Atrasado Formation


The Atrasado Formation is a geologic formation in New Mexico. Its fossil assemblage dates the formation to the Kasimovian age of the Pennsylvanian.

Description

The formation consists primarily of marine limestone with some sandstone and shale. It is exposed in the Sandia Mountains, the Lucero Uplift,, the western Jemez Mountains,, and in the Manzano Mountains.
The formation has been mapped as the Wild Cow Formation in the Manzano Mountains and as the Guadelupe Box Formation in the Jemez Mountains. However, Lucas et al. have recommended abandoning the name Wild Cow Formation and using Atrasado Formation throughout the Madera Group. The formation is likely correlative with the Alamitos Formation in the Sangre de Cristo Mountains.
The formation is underlain by the Gray Mesa Formation, with its base defined by a sandstone interval atop an eroded limestone surface of the Gray Mesa Formation. It is overlain by the Bursum Formation or by the Abo Formation where the Bursum Formation is not present.
The formation is divided into eight members.
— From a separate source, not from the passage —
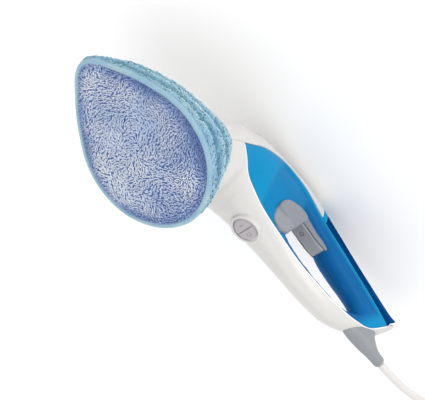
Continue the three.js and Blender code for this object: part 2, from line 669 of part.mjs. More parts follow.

In ascending stratigraphic order, these are the Bartolo Member, which is of slope-forming shale with thin sandstone, limestone and conglomerate beds; the Amado Member, which is of bedded, cherty limestone; the Tinajas Member, which is of shale with interbedded limestone and sandstone; the Council Spring Member which is of mostly algal limestone without chert; the Burrego Member, which is of arkosic red beds and limestone; the Story Member, which is of limestone; the Del Cuerto Member, which is of arkosic red beds and limestone; and the Moya Member, which is of bedded limestone and shale.

Fossils

The exposures near Jemez Springs include some of the richest brachiopod fossil beds in North America. Crinoid stems and bryozoans are also part of the fossil assemblage. The Amado Member is particularly rich in brachiopods in the Manzano Mountains.

History of investigation

The unit was first described as the Atrasado Member of the Madera Formation by Kelley and Wood in 1951.
The Pennsylvanian stratigraphy of New Mexico has historically been unusually complex and inconsistent, with dozens of names for groups, formations, and members. Kues and Giles recommended that the name Madera Group be applied to similar exposures of shelf and marginal basin beds of Desmoinean to early Virgilian age found from north-central and central New Mexico south along the west side of the Orogrande Basin as far as the Caballo and Robledo Mountains. Lucas et al. recommended abandoning the name Wild Cow Formation and using Atrasado Formation throughout the Madera Group.